Reproduce the records below exactly as given.

*** INPUT RECORDS

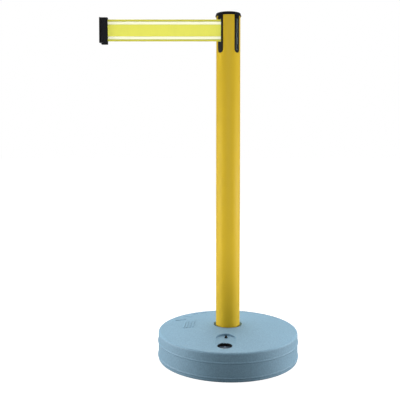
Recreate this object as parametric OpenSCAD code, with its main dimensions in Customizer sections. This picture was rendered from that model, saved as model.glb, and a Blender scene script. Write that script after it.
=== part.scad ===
// Retractable belt post on a fillable round base.
// Origin: post axis at floor level, +Z up. The belt runs out along -X, the fill plug faces -Y.

/* [Post] */
// Overall height, floor to the top of the head cap
overall_h = 911; // [750:1:1100]
// Outside diameter of the post tube
post_d = 63.5; // [60:0.1:77]
// Wall of the post tube
post_wall = 3; // [2.5:0.1:3.5]
// Length of the slots in the head of the tube
slot_len = 97.3; // [94:0.1:120]
// Width of the slots in the head of the tube
slot_w = 18; // [16:0.5:19]
// Running gap between parts that slide into each other
fit_gap = 0.3; // [0.2:0.05:0.5]

/* [Head cap] */
// Thickness of the cap above the tube
cap_h = 7.7; // [6.5:0.1:10]
// How far the cap's lower edge stands out past the tube
cap_lip = 2.1; // [1:0.1:4]
// Draft of the cap's side, from bottom to top
cap_draft = 1.8; // [0.5:0.1:2.5]
// Depth of the cap's four tabs in the slots
tab_h = 8; // [6:0.5:10]
// Radius of the blank disc in the top of the cap
disc_r = 24; // [16:0.5:27]

/* [Belt] */
// Width of the webbing
belt_w = 56.5; // [40:0.1:68]
// Thickness of the webbing
belt_t = 0.6; // [0.4:0.1:0.8]
// Whole length of the webbing
belt_len = 2230; // [1800:10:2600]
// Length of webbing drawn out of the head, measured from the post axis
belt_out = 314; // [150:1:600]

/* [Belt clip] */
// Clip size along the belt
clip_l = 16.5; // [15:0.5:24]
// Clip size across the belt's face
clip_t = 14; // [12:0.5:18]
// Clip height above and below the belt
clip_margin = 5.85; // [4.5:0.05:8]
// Width of the rail's head
rail_head_w = 9; // [8:0.1:9.6]
// Thickness of the rail's head
rail_head_t = 2.8; // [2.2:0.1:3]
// Width of the rail's neck
rail_neck_w = 5; // [4:0.1:5.4]
// Length of the rail's neck
rail_neck_l = 2.6; // [2.4:0.1:3]
// Length of the rail
rail_len = 65.5; // [50:0.5:70]

/* [Base] */
// Diameter of the base body
base_d = 371; // [309:1:450]
// Height of the base at its rim
rim_h = 72.5; // [60:0.5:90]
// Slope of the base's top, in degrees
top_slope = 5.85; // [3:0.05:8]
// Wall of the blow-moulded shell
shell_wall = 3; // [2.5:0.1:4]
// Radius of the shoulder between side and top
shoulder_r = 6; // [4:0.5:9]
// How far the two mould ribs stand out
rib_proud = 1.75; // [1:0.05:3]
// Height of the lower mould rib
rib_low_z = 9.5; // [8.5:0.5:14]
// Height of the upper mould rib
rib_high_z = 46.6; // [38:0.1:52]
// Gap round the post at the socket's mouth
mouth_gap = 5.85; // [4:0.05:9]
// Depth of the socket's flared lead-in
mouth_depth = 12; // [8:0.5:16]

/* [Fill recess] */
// Radius of the recess's round ends
recess_r = 24.5; // [22:0.5:29]
// Flat left between the recess and the base's edge
recess_edge = 22.5; // [20:0.5:30]
// Length of the recess's straight sides
recess_run = 39.5; // [30:0.5:50]
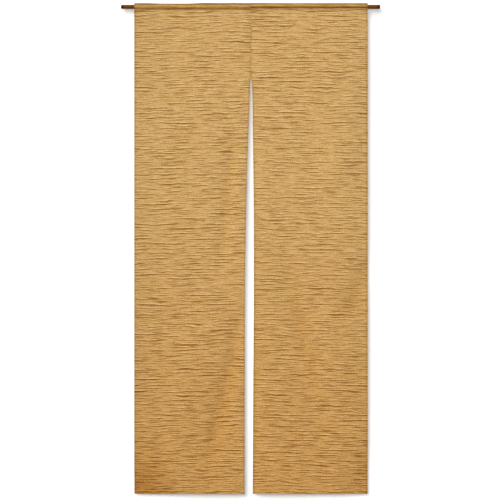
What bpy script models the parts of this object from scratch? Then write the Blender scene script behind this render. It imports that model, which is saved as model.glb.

******

RESULT BELOW:
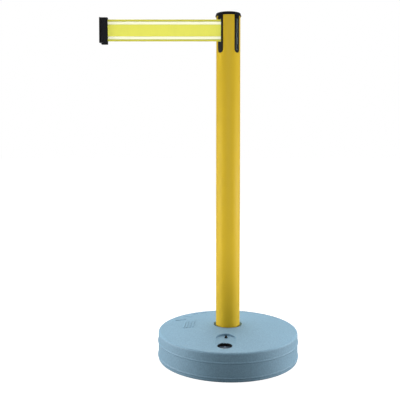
Recreate this object as parametric OpenSCAD code, with its main dimensions in Customizer sections. This picture was rendered from that model, saved as model.glb, and a Blender scene script. Write that script after it.
=== part.scad ===
// Retractable belt post on a fillable round base.
// Origin: post axis at floor level, +Z up. The belt runs out along -X, the fill plug faces -Y.

/* [Post] */
// Overall height, floor to the top of the head cap
overall_h = 911; // [750:1:1100]
// Outside diameter of the post tube
post_d = 63.5; // [60:0.1:77]
// Wall of the post tube
post_wall = 3; // [2.5:0.1:3.5]
// Length of the slots in the head of the tube
slot_len = 97.3; // [94:0.1:120]
// Width of the slots in the head of the tube
slot_w = 18; // [16:0.5:19]
// Running gap between parts that slide into each other
fit_gap = 0.3; // [0.2:0.05:0.5]

/* [Head cap] */
// Thickness of the cap above the tube
cap_h = 7.7; // [6.5:0.1:10]
// How far the cap's lower edge stands out past the tube
cap_lip = 2.1; // [1:0.1:4]
// Draft of the cap's side, from bottom to top
cap_draft = 1.8; // [0.5:0.1:2.5]
// Depth of the cap's four tabs in the slots
tab_h = 8; // [6:0.5:10]
// Radius of the blank disc in the top of the cap
disc_r = 24; // [16:0.5:27]

/* [Belt] */
// Width of the webbing
belt_w = 56.5; // [40:0.1:68]
// Thickness of the webbing
belt_t = 0.6; // [0.4:0.1:0.8]
// Whole length of the webbing
belt_len = 2230; // [1800:10:2600]
// Length of webbing drawn out of the head, measured from the post axis
belt_out = 314; // [150:1:600]

/* [Belt clip] */
// Clip size along the belt
clip_l = 16.5; // [15:0.5:24]
// Clip size across the belt's face
clip_t = 14; // [12:0.5:18]
// Clip height above and below the belt
clip_margin = 5.85; // [4.5:0.05:8]
// Width of the rail's head
rail_head_w = 9; // [8:0.1:9.6]
// Thickness of the rail's head
rail_head_t = 2.8; // [2.2:0.1:3]
// Width of the rail's neck
rail_neck_w = 5; // [4:0.1:5.4]
// Length of the rail's neck
rail_neck_l = 2.6; // [2.4:0.1:3]
// Length of the rail
rail_len = 65.5; // [50:0.5:70]

/* [Base] */
// Diameter of the base body
base_d = 371; // [309:1:450]
// Height of the base at its rim
rim_h = 72.5; // [60:0.5:90]
// Slope of the base's top, in degrees
top_slope = 5.85; // [3:0.05:8]
// Wall of the blow-moulded shell
shell_wall = 3; // [2.5:0.1:4]
// Radius of the shoulder between side and top
shoulder_r = 6; // [4:0.5:9]
// How far the two mould ribs stand out
rib_proud = 1.75; // [1:0.05:3]
// Height of the lower mould rib
rib_low_z = 9.5; // [8.5:0.5:14]
// Height of the upper mould rib
rib_high_z = 46.6; // [38:0.1:52]
// Gap round the post at the socket's mouth
mouth_gap = 5.85; // [4:0.05:9]
// Depth of the socket's flared lead-in
mouth_depth = 12; // [8:0.5:16]

/* [Fill recess] */
// Radius of the recess's round ends
recess_r = 24.5; // [22:0.5:29]
// Flat left between the recess and the base's edge
recess_edge = 22.5; // [20:0.5:30]
// Length of the recess's straight sides
recess_run = 39.5; // [30:0.5:50]
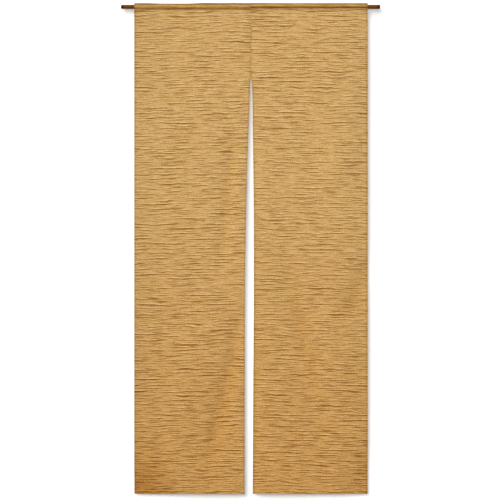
What bpy script models the parts of this object from scratch? Then write the Blender scene script behind this render. It imports that model, which is saved as model.glb.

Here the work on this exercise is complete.